TO BE DONE:
Bring together all lines of the material below that contain the string "scene".

COLLECTED MATERIAL:
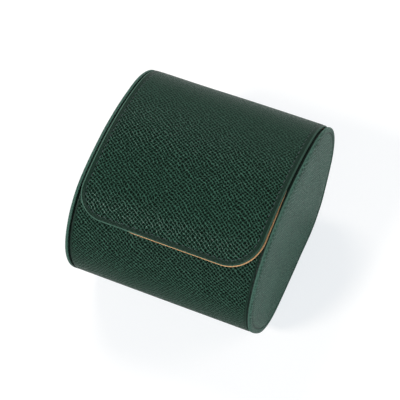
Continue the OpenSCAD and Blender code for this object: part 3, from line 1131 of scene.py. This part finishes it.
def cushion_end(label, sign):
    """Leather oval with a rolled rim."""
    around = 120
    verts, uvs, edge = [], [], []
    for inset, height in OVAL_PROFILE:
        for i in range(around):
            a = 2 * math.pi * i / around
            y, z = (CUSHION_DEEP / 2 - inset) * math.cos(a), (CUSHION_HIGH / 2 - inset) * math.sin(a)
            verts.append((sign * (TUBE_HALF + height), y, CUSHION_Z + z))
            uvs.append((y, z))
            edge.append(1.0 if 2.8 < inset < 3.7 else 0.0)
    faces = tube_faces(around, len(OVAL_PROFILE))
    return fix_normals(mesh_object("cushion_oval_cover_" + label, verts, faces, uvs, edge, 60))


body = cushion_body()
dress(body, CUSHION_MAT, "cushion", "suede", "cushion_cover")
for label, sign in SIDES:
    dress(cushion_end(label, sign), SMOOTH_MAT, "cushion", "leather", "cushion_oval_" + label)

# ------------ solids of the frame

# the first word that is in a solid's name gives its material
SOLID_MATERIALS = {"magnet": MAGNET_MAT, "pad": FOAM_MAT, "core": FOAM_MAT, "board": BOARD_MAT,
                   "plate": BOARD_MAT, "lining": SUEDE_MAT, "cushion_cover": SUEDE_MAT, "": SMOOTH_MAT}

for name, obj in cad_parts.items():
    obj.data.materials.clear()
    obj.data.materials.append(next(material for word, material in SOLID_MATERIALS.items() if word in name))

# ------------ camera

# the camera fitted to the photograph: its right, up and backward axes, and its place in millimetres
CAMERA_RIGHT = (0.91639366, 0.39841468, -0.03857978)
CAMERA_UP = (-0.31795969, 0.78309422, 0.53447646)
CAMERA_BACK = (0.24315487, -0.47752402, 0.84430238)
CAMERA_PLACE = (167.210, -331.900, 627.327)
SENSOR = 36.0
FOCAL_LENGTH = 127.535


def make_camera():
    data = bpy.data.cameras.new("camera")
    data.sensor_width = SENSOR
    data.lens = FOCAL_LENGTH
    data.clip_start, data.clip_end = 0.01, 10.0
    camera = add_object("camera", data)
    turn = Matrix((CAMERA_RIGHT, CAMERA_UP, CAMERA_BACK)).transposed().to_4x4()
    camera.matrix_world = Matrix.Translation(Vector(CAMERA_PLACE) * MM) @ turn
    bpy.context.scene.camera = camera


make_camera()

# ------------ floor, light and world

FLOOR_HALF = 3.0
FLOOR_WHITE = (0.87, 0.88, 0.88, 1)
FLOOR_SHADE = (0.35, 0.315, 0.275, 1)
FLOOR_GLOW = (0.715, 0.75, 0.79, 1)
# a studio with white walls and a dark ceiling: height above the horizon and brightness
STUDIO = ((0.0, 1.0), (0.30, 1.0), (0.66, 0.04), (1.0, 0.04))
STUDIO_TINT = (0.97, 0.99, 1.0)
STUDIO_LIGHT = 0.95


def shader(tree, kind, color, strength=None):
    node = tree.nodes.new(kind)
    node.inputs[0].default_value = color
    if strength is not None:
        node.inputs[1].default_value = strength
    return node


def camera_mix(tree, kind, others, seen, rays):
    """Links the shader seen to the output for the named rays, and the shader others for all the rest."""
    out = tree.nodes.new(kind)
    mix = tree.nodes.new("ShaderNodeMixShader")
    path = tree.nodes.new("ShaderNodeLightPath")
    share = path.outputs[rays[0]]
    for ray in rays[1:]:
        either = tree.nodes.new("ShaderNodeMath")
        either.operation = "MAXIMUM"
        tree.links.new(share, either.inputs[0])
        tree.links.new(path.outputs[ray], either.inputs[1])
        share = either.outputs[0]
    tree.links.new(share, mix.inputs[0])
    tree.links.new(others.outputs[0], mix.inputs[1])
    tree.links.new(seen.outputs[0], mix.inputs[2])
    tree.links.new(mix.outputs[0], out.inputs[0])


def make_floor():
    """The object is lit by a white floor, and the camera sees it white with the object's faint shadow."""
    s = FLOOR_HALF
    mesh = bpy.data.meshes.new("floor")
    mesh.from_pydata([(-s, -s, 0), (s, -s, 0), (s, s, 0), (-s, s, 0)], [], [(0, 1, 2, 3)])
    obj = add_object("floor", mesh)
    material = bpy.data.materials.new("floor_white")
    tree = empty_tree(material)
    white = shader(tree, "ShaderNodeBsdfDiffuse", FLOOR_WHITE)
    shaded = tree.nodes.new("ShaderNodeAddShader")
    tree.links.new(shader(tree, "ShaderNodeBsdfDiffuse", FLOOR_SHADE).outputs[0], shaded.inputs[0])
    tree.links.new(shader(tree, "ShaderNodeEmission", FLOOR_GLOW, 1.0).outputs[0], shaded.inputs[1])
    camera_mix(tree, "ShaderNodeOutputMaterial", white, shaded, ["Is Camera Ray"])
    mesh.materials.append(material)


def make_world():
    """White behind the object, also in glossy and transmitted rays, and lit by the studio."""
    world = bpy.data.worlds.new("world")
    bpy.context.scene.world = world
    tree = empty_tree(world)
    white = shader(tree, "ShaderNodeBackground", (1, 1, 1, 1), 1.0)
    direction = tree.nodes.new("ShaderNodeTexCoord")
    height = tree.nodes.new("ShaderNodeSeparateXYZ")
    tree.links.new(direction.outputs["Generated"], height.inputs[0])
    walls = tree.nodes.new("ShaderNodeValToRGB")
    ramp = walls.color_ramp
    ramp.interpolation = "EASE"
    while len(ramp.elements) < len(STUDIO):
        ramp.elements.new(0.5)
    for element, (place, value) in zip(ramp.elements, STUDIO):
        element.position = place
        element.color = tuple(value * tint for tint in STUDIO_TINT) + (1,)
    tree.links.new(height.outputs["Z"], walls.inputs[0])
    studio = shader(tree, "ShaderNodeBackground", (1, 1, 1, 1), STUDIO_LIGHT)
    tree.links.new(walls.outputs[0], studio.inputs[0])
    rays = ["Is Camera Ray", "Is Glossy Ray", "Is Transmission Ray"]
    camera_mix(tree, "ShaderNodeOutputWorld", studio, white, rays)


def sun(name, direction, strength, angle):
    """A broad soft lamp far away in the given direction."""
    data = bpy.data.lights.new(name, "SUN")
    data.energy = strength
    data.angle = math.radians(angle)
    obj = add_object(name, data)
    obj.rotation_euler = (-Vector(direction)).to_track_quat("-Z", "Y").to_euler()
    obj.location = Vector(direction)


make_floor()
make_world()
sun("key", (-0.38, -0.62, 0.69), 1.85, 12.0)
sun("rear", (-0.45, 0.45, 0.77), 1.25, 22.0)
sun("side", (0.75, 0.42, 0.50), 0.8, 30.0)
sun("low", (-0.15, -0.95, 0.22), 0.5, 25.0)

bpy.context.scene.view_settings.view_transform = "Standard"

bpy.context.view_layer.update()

EXERCISE OUTPUT:
Continue the OpenSCAD and Blender code for this object: part 3, from line 1131 of scene.py. This part finishes it.
    bpy.context.scene.camera = camera
    bpy.context.scene.world = world
bpy.context.scene.view_settings.view_transform = "Standard"